By November 2001, people were asking, "Who is the Tourist Guy?"
Jose Roberto Penteado
Penteado

Initially Jose Roberto Penteado, a 41-year-old businessman from Campinas, Sao Paulo state, Brazil, said he was the man. He claimed some of his friends took his head and added to a picture of another person visiting the WTC. Penteado certainly resembled the fellow in the picture. People began to believe him, and Volkswagen's Brazilian subsidiary seriously considered making a TV commercial with him.

At the same time, as Penteado was making the rounds, Guzli's friends went to Index, a Hungarian Web news site, wanting the truth about Tourist Guy brought to light. Eventually, the 25-year-old man was tracked down, last name and all, in Budapest.

In December, Peter Guzli finally came clean. He went to his parents' house and found the unaltered deck shot, as well as the other two (north tower and holding camera). Guzli e-mailed the photographs shown on this page to Wired News, using only his first name. "I'd like to keep my identity incognito," he said to Wired. "This was a joke meant for my friends, not such a wide audience."

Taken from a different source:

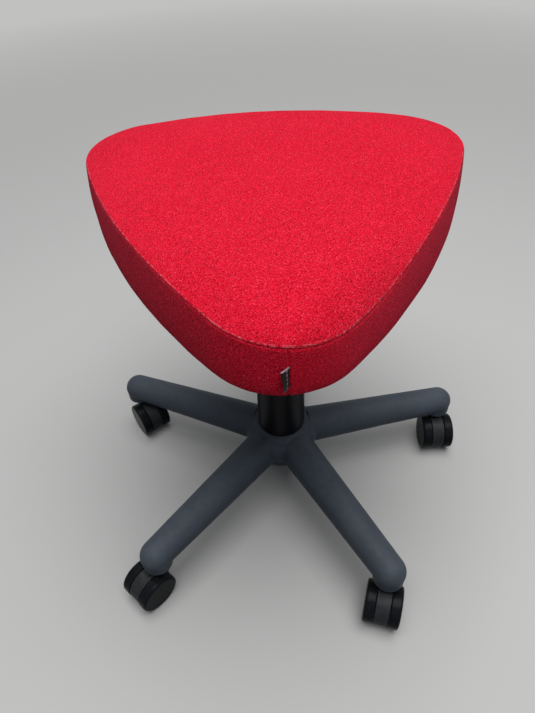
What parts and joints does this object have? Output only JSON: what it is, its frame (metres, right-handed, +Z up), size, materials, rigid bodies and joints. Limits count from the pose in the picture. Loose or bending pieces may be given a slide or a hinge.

Guzli said he did not rush to claim Tourist Guy's identity because he was aware of the mockery that other Web celebs had endured -- for example, accordionist Mahir Cagri, who became known as the "Lovesick Turk" in 1999 after he posted a home page that included an invitation for women to visit him.

Guzli's photos were proof enough for Penteado to withdraw his claim and slip quietly back into obscurity. Volkswagen decided against the commercial before Guzli even surfaced, feeling an ad with a guy associated with 11 September was not in the best taste.

"Now I believe that the real person showed up," Penteado said in an e-mail to Wired. "I think I have a brother in Hungary, and I didn't know."

Tourist Guy Web sites and urban myth repositories carry Guzli's photo to this day. They show how the ludicrous can become maybe too macabre and be taken too seriously.